With the Goya guitar that she received for her 16th birthday, Nicks wrote her first song, "I've Loved and I've Lost, and I'm Sad But Not Blue".  While attending Arcadia High School in Arcadia, California, she joined her first band, the Changing Times, a folk rock group focused on vocal harmonies. Nicks met Lindsey Buckingham, during her senior year at Menlo-Atherton High School in Atherton, California. He was in a psychedelic rock band, Fritz, but two of its musicians were leaving for college. He asked Nicks in mid-1967 to replace the lead singer, guitarist Jody Moreing. For the next three years, Fritz was composed of Nicks on lead vocals, Buckingham on bass and vocals, Brian Kane on lead guitar, Javier Pacheco on keyboards, and Bob Aguirre on drums. Pacheco was the main songwriter, with a psychedelic bent, but Nicks's compositions brought a country rock flair.
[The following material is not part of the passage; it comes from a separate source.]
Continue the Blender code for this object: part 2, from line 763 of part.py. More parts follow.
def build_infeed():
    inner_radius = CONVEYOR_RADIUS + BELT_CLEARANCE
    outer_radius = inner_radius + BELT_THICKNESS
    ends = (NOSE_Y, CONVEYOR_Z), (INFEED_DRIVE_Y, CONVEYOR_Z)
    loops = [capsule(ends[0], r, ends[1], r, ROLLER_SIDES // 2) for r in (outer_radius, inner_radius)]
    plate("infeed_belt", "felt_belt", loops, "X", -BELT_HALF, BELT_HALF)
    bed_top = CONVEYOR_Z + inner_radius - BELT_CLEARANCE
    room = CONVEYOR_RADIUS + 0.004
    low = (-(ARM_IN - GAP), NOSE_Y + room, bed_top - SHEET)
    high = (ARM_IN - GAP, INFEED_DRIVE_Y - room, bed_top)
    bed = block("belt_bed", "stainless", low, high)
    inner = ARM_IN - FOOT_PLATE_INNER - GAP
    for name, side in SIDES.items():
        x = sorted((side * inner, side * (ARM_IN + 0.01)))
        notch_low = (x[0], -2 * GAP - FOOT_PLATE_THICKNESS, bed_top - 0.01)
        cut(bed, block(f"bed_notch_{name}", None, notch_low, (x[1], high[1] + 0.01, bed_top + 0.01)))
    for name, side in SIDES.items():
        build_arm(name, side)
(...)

Fritz became popular as a live act when it opened for Jimi Hendrix and Janis Joplin from 1968 until 1970.















After Fritz disbanded in 1972, Nicks and Buckingham continued to write as a duo, recording demo tapes at night in Daly City on a one-inch, four-track Ampex tape machine Buckingham kept at the coffee-roasting plant belonging to his father, Morris. They secured a deal with Polydor Records, and released the album Buckingham Nicks in 1973. The album was not a commercial success, despite the live shows that Nicks and Buckingham performed together to support it, and Polydor dropped the pair.   On December 31, 1974, Fleetwood called Buckingham to ask him to replace Welch, but Buckingham insisted that Nicks and he were "a package deal". A few days later, Nicks and Buckingham discussed the offer over dinner with Fleetwood and the McVies. The group decided that incorporating the pair would improve Fleetwood Mac, making the British band into an Anglo-American one. The first rehearsals confirmed this feeling, with the harmonies of the newcomers adding a pop accessibility to the hard rock. Buckingham Nicks was called to perform three sold-out dates in Birmingham, Alabama – the one area in which their album had seen success. During these final performances as Buckingham Nicks, the duo told their fans that they had joined Fleetwood Mac.
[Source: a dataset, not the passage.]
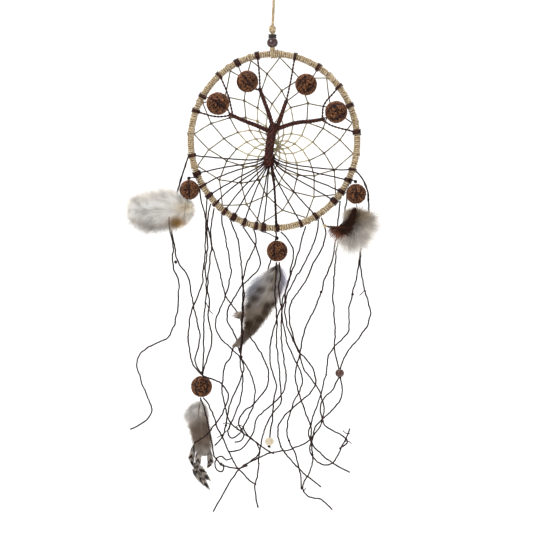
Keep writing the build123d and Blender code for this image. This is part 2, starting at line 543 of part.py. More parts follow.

In 1975, Fleetwood Mac achieved worldwide success with the album Fleetwood Mac. Nicks's "Rhiannon", which appeared on the album, was eventually voted one of The 500 Greatest Songs of All Time by Rolling Stone. Her live performances of the song throughout the decade began to take on a theatrical intensity not present on the album's single.  Also included on the album was "Landslide", which achieved over three million airplays and spawned multiple cover versions. The band  began recording their follow-up album, Rumours, in early 1976 and continued until late in the year. Among Nicks's contributions to Rumours was "Dreams", which became the band's only Billboard Hot 100 number-one hit single. Nicks had also written and recorded the song "Silver Springs", but it was not included on the album because the early versions of the song ran too long, the album was getting to be longer than the producer's target of 22 minutes per side, and the band was also concerned that the album had too many slow songs. "Silver Springs" was released as a B-side of the "Go Your Own Way" single. Copies of the single eventually became collectors' items among fans of Fleetwood Mac. 
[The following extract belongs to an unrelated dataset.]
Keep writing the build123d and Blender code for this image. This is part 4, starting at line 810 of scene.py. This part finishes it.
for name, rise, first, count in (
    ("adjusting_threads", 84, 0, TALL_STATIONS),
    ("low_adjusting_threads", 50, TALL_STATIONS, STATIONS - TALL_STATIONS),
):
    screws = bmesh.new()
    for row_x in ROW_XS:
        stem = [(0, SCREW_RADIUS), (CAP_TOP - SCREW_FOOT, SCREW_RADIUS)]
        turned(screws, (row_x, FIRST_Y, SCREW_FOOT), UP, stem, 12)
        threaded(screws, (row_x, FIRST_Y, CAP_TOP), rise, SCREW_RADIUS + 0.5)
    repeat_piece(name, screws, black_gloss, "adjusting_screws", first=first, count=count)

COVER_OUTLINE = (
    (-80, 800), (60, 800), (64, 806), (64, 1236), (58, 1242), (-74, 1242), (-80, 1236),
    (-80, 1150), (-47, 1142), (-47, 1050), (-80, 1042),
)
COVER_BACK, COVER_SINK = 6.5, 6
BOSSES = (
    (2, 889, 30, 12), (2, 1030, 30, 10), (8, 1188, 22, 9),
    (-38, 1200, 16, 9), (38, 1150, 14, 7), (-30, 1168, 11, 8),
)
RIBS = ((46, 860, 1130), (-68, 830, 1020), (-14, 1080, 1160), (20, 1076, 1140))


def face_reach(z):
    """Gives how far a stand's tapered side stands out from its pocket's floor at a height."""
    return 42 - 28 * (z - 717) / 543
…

After the success of the Rumours album and tour in 1977 to 1978, Fleetwood Mac began recording their third album with Buckingham and Nicks, Tusk, in the spring of 1978. By 1978, Nicks had amassed a large backlog of songs dating back to her Buckingham Nicks days that she had been unable to record and release with Fleetwood Mac because of the constraint of having to accommodate three songwriters on each album. Nicks wrote and recorded demos for a solo project during Tusk sessions in 1979 and the Tusk world tour of 1979–80. Nicks, Danny Goldberg, and Paul Fishkin founded Modern Records to record and release Nicks's material. Nicks recorded the hit duets "Whenever I Call You Friend" with Kenny Loggins in 1978, and "Gold" with John Stewart in 1979. Fleetwood Mac's Tusk was released on October 19, 1979. During 1981, Nicks made occasional guest appearances with Tom Petty and the Heartbreakers on their Hard Promises tour. Nicks's first solo album, Bella Donna, was released on July 27, 1981, to critical and commercial acclaim, reaching number one on the Billboard 200 chart, with four singles making the Billboard Hot 100, and Rolling Stone deeming her "the Reigning Queen of Rock and Roll". Nicks released her second solo album, The Wild Heart, on June 10, 1983. The album went double platinum, reached number five on the Billboard 200 albums chart, and featured three hit singles. She has released seven more solo studio albums, with her most recent, 24 Karat Gold: Songs from the Vault, released in October 2014.